Unfortunately, you left out the important qualifier "some". But fortunately, I provided it for you in the quote. {g}

Also, you do remember that you're talking to the team universalist around here, right? That guy threatening to kill Shermer is most likely doing so thanks to believing something I don't believe, despite him being probably a (nominal) trinitarian theist like myself--which I would consequently argue means first that (if ortho-trin theism is true) he shouldn't believe in hopeless punishment from God, and second that (even if universalism isn't true) he shouldn't be a gnostic.

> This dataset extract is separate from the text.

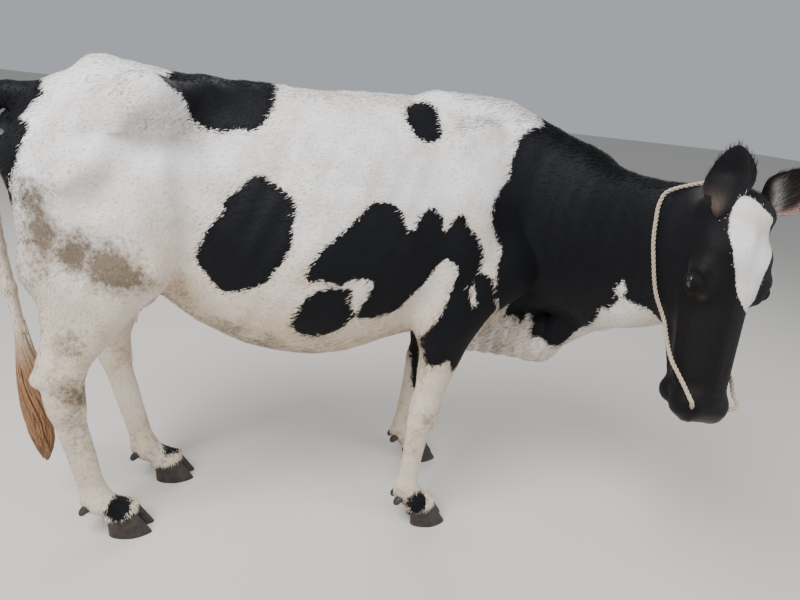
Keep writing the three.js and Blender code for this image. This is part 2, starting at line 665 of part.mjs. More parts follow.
const white = 0xd9d6d0;
const black = 0x1b1b1f;
const limbs = [
  ...Object.entries(hindLegs).map(([name, leg]) => [
    `hind_${name}`, leg, hindLoft(name, leg), hindFold(leg), hindInside]),
  ...Object.entries(foreLegs).map(([name, leg]) => [
    `fore_${name}`, leg, foreLoft(name, leg), foreFold(leg), foreInside]),
];
for (const [name, leg, loft, outline, inside] of limbs) {
  // the limb below its fold, down to the sloping line of the coronet
  trunk = trunk.subtract(limbCut(grownOutline(outline, gap / 2), inside, leg.side, gap / 2));
  const coronet = [leg.coronet[0], leg.coronet[1], coronetHeight];
  const slope = [-coronetSlope, 0, 1];
  let limb = loft.intersect(limbCut(grownOutline(outline, -gap / 2), inside, leg.side, -gap / 2));
  limb = parted(limb, coronet, slope)[0];
  for (const [which, inner] of [['outer', false], ['inner', true]]) {
    limb = limb.subtract(dewclaw(leg, inner, gap));
    addMesh(`dewclaw_${name}_${which}`, dewclaw(leg, inner), 0x3a3330, 0.6);
    addMesh(`hoof_${name}_${which}`, parted(claw(leg, inner), coronet, slope)[1], 0x2b2725, 0.55);
  }
  addMesh(`leg_${name}`, limb, white, 0.85);
}

const neckCut = [[585, -30, 950], [0.93, -0.37, 0]];
const throatCut = [onHead(75, -120, 0).toArray(), headTurn(0.75, 0.66, 0)];
trunk = parted(trunk, ...neckCut)[1];
let neck = parted(parted(neckLoft(), ...neckCut)[0], ...throatCut)[1];
for (const leg of Object.values(foreLegs)) {
  neck = neck.subtract(limbCut(grownOutline(foreFold(leg), gap / 2), foreInside, leg.side, gap / 2));
}
for (const room of Object.values(earRoom)) neck = neck.subtract(room);
const ropeRoom = ropeRing(3 * gap);
neck = neck.subtract(ropeRoom);
let head = headLoft();
for (const [, stub] of Object.values(ears)) head = head.add(stub);
head = parted(head, ...throatCut)[0];
for (const fold of Object.values(earFolds)) head = head.subtract(fold.translate([0, 0, -gap]));
head = head.subtract(ropeRoom);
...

It's the gnosticism, which is technically a heresy, which is the first problem we would disagree on; and a belief in the hopelessness of God which is the second problem we would disagree on; neither one of which is derivable from ortho-trin by any imagination, and I would argue neither one is even consonant with ortho-trin either. But I would argue on the ground of ortho-trin theism being true; thus on what we're supposed to nominally share belief on. (Though in my experience I typically discover that non-universalists, gnostic or otherwise, tend to end up denying some doctrine of ortho-trin in order to keep non-universalism.)

So it would be an inter-Christian argument on grounds agreed to by Christians as true. You're certainly welcome to propose, instead, some specifically atheistic grounds for why the Christian shouldn't persecute Michael Shermer (and for why his behavior would count immorally as persecution at all!)

JRP

Peter: {{And what are these “the unspeakable difference in numbers”? Christians outnumber atheist maybe 10:1 in the US.}}

Poetic emphasis. Which I emphasized (though maybe you didn't notice) in favor of defending my expectation of there being vastly more Christian trolls on the internet than atheistic ones.

But maybe the fact I was defending your side in expectation there (and have been doing so in all my comments of this thread, when on that topic) is less important to you than making sure the huge difference in numbers between us is spoken instead of unspoken (so to speak)?